What this task involves: Up to and including the line that contains "CUSHION_SIDE_GAP = 7.0", repeat each line of the data exactly, starting from the first.

Given material:
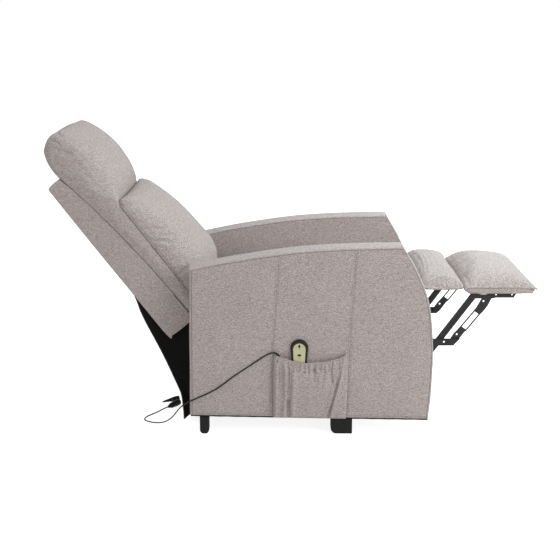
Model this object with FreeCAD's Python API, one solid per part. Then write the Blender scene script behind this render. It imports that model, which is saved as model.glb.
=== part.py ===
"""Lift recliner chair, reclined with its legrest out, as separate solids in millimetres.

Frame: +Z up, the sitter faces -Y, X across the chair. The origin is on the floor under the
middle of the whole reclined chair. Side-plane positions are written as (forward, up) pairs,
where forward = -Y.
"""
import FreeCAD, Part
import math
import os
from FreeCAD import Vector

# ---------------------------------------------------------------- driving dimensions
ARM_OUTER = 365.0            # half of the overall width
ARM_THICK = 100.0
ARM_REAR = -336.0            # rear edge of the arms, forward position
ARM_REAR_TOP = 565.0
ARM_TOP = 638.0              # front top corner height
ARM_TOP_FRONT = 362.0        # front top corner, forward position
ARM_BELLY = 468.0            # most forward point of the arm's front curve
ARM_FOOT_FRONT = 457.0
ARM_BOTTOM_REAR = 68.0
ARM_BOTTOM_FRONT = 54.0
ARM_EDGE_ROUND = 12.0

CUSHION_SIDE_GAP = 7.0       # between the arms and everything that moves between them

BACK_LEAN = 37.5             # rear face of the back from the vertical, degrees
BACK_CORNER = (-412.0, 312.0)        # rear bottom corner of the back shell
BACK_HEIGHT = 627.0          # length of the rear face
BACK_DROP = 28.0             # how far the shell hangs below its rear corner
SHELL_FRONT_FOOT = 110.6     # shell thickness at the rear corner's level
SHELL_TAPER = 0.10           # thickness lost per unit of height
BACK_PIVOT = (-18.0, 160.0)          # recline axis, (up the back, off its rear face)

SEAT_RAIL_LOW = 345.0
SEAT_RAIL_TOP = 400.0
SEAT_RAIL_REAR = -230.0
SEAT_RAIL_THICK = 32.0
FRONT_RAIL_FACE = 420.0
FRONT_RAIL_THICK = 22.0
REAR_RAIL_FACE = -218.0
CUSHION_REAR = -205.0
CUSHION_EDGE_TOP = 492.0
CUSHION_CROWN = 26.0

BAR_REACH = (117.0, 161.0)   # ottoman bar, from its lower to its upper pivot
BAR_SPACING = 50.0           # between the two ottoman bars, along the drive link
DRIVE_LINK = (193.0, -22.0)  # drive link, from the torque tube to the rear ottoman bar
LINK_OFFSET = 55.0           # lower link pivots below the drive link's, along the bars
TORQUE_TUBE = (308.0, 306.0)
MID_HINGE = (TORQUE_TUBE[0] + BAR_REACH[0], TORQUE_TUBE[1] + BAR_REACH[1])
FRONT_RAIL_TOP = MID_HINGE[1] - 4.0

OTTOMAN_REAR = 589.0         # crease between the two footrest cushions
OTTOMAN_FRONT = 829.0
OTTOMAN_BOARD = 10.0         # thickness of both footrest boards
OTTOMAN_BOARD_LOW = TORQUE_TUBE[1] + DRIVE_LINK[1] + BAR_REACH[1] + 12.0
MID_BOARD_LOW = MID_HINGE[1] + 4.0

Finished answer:
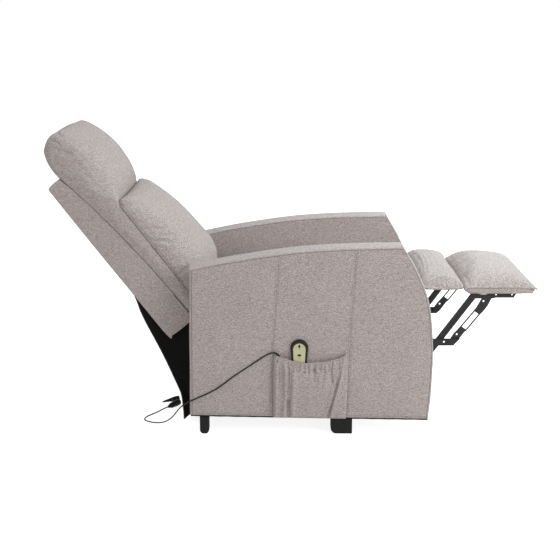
Model this object with FreeCAD's Python API, one solid per part. Then write the Blender scene script behind this render. It imports that model, which is saved as model.glb.
=== part.py ===
"""Lift recliner chair, reclined with its legrest out, as separate solids in millimetres.

Frame: +Z up, the sitter faces -Y, X across the chair. The origin is on the floor under the
middle of the whole reclined chair. Side-plane positions are written as (forward, up) pairs,
where forward = -Y.
"""
import FreeCAD, Part
import math
import os
from FreeCAD import Vector

# ---------------------------------------------------------------- driving dimensions
ARM_OUTER = 365.0            # half of the overall width
ARM_THICK = 100.0
ARM_REAR = -336.0            # rear edge of the arms, forward position
ARM_REAR_TOP = 565.0
ARM_TOP = 638.0              # front top corner height
ARM_TOP_FRONT = 362.0        # front top corner, forward position
ARM_BELLY = 468.0            # most forward point of the arm's front curve
ARM_FOOT_FRONT = 457.0
ARM_BOTTOM_REAR = 68.0
ARM_BOTTOM_FRONT = 54.0
ARM_EDGE_ROUND = 12.0

CUSHION_SIDE_GAP = 7.0       # between the arms and everything that moves between them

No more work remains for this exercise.